Records:

===

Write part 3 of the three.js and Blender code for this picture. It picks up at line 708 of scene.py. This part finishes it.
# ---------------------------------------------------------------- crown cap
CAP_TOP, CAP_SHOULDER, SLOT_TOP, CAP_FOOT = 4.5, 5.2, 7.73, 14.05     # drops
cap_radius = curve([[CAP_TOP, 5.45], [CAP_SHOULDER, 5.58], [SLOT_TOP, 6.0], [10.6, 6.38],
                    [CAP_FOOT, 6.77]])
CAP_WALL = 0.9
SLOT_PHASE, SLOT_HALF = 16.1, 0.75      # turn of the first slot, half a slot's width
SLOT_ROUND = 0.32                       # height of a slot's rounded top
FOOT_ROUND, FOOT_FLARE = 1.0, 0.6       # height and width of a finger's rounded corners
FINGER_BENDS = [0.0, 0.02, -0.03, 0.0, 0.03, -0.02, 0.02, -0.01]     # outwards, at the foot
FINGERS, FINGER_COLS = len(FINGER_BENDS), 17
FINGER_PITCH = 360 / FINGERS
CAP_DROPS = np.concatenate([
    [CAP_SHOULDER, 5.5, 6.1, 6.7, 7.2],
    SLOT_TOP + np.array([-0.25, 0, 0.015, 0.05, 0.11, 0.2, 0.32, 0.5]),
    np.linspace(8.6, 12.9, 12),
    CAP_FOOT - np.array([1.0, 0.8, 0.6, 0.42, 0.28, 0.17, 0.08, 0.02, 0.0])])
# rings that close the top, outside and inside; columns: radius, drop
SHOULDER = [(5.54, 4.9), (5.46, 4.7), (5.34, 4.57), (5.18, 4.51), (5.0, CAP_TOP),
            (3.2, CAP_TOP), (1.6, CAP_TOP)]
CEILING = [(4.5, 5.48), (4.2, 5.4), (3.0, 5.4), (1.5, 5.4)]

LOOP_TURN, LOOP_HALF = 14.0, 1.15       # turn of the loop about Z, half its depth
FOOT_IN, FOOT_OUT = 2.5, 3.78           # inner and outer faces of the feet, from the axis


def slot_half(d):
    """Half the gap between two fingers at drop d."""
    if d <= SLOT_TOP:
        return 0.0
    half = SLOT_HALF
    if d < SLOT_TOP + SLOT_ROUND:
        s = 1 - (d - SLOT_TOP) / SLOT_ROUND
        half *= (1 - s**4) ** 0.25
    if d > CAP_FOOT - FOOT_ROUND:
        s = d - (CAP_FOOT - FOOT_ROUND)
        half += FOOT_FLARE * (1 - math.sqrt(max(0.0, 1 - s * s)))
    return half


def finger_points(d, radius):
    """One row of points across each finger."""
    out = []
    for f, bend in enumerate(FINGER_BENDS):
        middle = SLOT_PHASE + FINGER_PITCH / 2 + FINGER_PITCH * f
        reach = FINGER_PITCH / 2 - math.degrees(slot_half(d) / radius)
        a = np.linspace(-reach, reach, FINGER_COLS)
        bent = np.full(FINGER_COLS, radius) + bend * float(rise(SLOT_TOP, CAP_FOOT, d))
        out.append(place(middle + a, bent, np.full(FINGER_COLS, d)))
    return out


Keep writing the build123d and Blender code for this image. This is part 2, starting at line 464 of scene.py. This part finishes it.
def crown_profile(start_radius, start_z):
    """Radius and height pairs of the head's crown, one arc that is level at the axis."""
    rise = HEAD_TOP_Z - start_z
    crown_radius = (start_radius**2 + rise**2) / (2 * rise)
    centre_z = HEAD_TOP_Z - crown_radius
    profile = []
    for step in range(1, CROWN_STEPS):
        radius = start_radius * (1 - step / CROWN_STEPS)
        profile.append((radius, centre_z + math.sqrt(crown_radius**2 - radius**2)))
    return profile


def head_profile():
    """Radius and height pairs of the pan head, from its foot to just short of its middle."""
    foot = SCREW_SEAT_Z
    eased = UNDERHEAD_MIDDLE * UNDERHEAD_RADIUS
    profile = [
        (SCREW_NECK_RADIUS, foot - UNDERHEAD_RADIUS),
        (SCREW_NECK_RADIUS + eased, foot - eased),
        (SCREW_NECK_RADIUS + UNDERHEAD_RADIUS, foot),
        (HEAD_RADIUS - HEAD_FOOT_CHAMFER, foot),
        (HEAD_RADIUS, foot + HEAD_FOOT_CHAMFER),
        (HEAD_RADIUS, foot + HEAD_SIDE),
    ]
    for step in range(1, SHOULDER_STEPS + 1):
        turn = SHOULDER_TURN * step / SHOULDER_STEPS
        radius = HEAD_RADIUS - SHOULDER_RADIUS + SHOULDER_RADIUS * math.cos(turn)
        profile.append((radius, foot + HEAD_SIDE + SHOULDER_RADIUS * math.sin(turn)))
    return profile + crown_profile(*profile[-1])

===

To be done:
Starting from the line containing "Keep writing the" and ending with the final line of the data, reproduce each line exactly as it appears, including no other lines.

Exercise answer:
Keep writing the build123d and Blender code for this image. This is part 2, starting at line 464 of scene.py. This part finishes it.
def crown_profile(start_radius, start_z):
    """Radius and height pairs of the head's crown, one arc that is level at the axis."""
    rise = HEAD_TOP_Z - start_z
    crown_radius = (start_radius**2 + rise**2) / (2 * rise)
    centre_z = HEAD_TOP_Z - crown_radius
    profile = []
    for step in range(1, CROWN_STEPS):
        radius = start_radius * (1 - step / CROWN_STEPS)
        profile.append((radius, centre_z + math.sqrt(crown_radius**2 - radius**2)))
    return profile


def head_profile():
    """Radius and height pairs of the pan head, from its foot to just short of its middle."""
    foot = SCREW_SEAT_Z
    eased = UNDERHEAD_MIDDLE * UNDERHEAD_RADIUS
    profile = [
        (SCREW_NECK_RADIUS, foot - UNDERHEAD_RADIUS),
        (SCREW_NECK_RADIUS + eased, foot - eased),
        (SCREW_NECK_RADIUS + UNDERHEAD_RADIUS, foot),
        (HEAD_RADIUS - HEAD_FOOT_CHAMFER, foot),
        (HEAD_RADIUS, foot + HEAD_FOOT_CHAMFER),
        (HEAD_RADIUS, foot + HEAD_SIDE),
    ]
    for step in range(1, SHOULDER_STEPS + 1):
        turn = SHOULDER_TURN * step / SHOULDER_STEPS
        radius = HEAD_RADIUS - SHOULDER_RADIUS + SHOULDER_RADIUS * math.cos(turn)
        profile.append((radius, foot + HEAD_SIDE + SHOULDER_RADIUS * math.sin(turn)))
    return profile + crown_profile(*profile[-1])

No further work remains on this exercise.